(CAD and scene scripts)
++++++

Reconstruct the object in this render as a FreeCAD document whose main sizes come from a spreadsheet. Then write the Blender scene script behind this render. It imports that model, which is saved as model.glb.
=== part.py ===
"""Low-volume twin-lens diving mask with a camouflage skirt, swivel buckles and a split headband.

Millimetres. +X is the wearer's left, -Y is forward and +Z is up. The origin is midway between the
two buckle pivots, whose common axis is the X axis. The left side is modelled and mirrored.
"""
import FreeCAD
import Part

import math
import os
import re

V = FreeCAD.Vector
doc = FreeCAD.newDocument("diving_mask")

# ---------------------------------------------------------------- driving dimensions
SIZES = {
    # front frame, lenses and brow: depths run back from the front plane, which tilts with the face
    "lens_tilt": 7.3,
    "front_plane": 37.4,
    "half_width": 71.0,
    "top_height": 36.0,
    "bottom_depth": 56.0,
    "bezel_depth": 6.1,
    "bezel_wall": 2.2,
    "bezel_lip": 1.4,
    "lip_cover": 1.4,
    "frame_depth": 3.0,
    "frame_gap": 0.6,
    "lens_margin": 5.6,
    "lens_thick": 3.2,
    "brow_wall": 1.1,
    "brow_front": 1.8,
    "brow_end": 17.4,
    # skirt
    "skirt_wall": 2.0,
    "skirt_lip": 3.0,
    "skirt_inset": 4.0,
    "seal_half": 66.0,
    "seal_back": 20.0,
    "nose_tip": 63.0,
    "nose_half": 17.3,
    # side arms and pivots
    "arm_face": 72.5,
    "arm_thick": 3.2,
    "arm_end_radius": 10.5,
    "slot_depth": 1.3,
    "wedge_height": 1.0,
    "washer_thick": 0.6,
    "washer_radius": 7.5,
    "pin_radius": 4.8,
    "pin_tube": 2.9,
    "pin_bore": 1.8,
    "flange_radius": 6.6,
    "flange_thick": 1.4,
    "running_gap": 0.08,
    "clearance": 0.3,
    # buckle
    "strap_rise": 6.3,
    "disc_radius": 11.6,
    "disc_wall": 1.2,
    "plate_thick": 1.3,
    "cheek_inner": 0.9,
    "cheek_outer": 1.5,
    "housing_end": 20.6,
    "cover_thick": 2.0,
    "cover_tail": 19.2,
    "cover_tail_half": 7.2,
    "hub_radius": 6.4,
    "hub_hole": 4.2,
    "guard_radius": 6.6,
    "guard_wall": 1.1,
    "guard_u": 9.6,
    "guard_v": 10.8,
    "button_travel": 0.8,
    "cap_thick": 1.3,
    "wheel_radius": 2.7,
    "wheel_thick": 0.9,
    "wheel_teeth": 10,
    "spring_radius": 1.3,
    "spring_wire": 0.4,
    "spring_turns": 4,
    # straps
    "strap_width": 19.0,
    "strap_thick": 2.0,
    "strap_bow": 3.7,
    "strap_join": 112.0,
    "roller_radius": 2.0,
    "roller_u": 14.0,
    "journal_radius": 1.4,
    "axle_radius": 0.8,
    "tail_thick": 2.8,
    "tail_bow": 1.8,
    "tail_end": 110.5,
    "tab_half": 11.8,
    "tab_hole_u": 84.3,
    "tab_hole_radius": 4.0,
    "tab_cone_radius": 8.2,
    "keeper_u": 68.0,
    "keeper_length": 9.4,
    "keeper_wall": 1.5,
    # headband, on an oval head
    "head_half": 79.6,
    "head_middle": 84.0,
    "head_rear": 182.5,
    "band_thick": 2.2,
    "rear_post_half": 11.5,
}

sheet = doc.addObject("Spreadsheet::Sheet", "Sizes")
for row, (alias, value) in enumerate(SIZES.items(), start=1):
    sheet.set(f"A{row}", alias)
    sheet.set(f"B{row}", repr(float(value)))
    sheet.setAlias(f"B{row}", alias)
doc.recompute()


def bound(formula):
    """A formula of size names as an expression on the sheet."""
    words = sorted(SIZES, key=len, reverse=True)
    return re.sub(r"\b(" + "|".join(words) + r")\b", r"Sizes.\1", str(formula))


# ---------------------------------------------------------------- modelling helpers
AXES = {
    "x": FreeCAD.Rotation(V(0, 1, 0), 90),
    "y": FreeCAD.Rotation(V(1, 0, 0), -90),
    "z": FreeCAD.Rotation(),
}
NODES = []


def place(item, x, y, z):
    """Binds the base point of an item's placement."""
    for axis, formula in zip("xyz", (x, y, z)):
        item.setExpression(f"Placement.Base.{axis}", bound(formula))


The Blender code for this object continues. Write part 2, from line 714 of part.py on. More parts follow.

++++++

Written problem | Print the whole listing again, exactly.

Result of the exercise |
Reconstruct the object in this render as a FreeCAD document whose main sizes come from a spreadsheet. Then write the Blender scene script behind this render. It imports that model, which is saved as model.glb.
=== part.py ===
"""Low-volume twin-lens diving mask with a camouflage skirt, swivel buckles and a split headband.

Millimetres. +X is the wearer's left, -Y is forward and +Z is up. The origin is midway between the
two buckle pivots, whose common axis is the X axis. The left side is modelled and mirrored.
"""
import FreeCAD
import Part

import math
import os
import re

V = FreeCAD.Vector
doc = FreeCAD.newDocument("diving_mask")

# ---------------------------------------------------------------- driving dimensions
SIZES = {
    # front frame, lenses and brow: depths run back from the front plane, which tilts with the face
    "lens_tilt": 7.3,
    "front_plane": 37.4,
    "half_width": 71.0,
    "top_height": 36.0,
    "bottom_depth": 56.0,
    "bezel_depth": 6.1,
    "bezel_wall": 2.2,
    "bezel_lip": 1.4,
    "lip_cover": 1.4,
    "frame_depth": 3.0,
    "frame_gap": 0.6,
    "lens_margin": 5.6,
    "lens_thick": 3.2,
    "brow_wall": 1.1,
    "brow_front": 1.8,
    "brow_end": 17.4,
    # skirt
    "skirt_wall": 2.0,
    "skirt_lip": 3.0,
    "skirt_inset": 4.0,
    "seal_half": 66.0,
    "seal_back": 20.0,
    "nose_tip": 63.0,
    "nose_half": 17.3,
    # side arms and pivots
    "arm_face": 72.5,
    "arm_thick": 3.2,
    "arm_end_radius": 10.5,
    "slot_depth": 1.3,
    "wedge_height": 1.0,
    "washer_thick": 0.6,
    "washer_radius": 7.5,
    "pin_radius": 4.8,
    "pin_tube": 2.9,
    "pin_bore": 1.8,
    "flange_radius": 6.6,
    "flange_thick": 1.4,
    "running_gap": 0.08,
    "clearance": 0.3,
    # buckle
    "strap_rise": 6.3,
    "disc_radius": 11.6,
    "disc_wall": 1.2,
    "plate_thick": 1.3,
    "cheek_inner": 0.9,
    "cheek_outer": 1.5,
    "housing_end": 20.6,
    "cover_thick": 2.0,
    "cover_tail": 19.2,
    "cover_tail_half": 7.2,
    "hub_radius": 6.4,
    "hub_hole": 4.2,
    "guard_radius": 6.6,
    "guard_wall": 1.1,
    "guard_u": 9.6,
    "guard_v": 10.8,
    "button_travel": 0.8,
    "cap_thick": 1.3,
    "wheel_radius": 2.7,
    "wheel_thick": 0.9,
    "wheel_teeth": 10,
    "spring_radius": 1.3,
    "spring_wire": 0.4,
    "spring_turns": 4,
    # straps
    "strap_width": 19.0,
    "strap_thick": 2.0,
    "strap_bow": 3.7,
    "strap_join": 112.0,
    "roller_radius": 2.0,
    "roller_u": 14.0,
    "journal_radius": 1.4,
    "axle_radius": 0.8,
    "tail_thick": 2.8,
    "tail_bow": 1.8,
    "tail_end": 110.5,
    "tab_half": 11.8,
    "tab_hole_u": 84.3,
    "tab_hole_radius": 4.0,
    "tab_cone_radius": 8.2,
    "keeper_u": 68.0,
    "keeper_length": 9.4,
    "keeper_wall": 1.5,
    # headband, on an oval head
    "head_half": 79.6,
    "head_middle": 84.0,
    "head_rear": 182.5,
    "band_thick": 2.2,
    "rear_post_half": 11.5,
}

sheet = doc.addObject("Spreadsheet::Sheet", "Sizes")
for row, (alias, value) in enumerate(SIZES.items(), start=1):
    sheet.set(f"A{row}", alias)
    sheet.set(f"B{row}", repr(float(value)))
    sheet.setAlias(f"B{row}", alias)
doc.recompute()


def bound(formula):
    """A formula of size names as an expression on the sheet."""
    words = sorted(SIZES, key=len, reverse=True)
    return re.sub(r"\b(" + "|".join(words) + r")\b", r"Sizes.\1", str(formula))


# ---------------------------------------------------------------- modelling helpers
AXES = {
    "x": FreeCAD.Rotation(V(0, 1, 0), 90),
    "y": FreeCAD.Rotation(V(1, 0, 0), -90),
    "z": FreeCAD.Rotation(),
}
NODES = []


def place(item, x, y, z):
    """Binds the base point of an item's placement."""
    for axis, formula in zip("xyz", (x, y, z)):
        item.setExpression(f"Placement.Base.{axis}", bound(formula))


The Blender code for this object continues. Write part 2, from line 714 of part.py on. More parts follow.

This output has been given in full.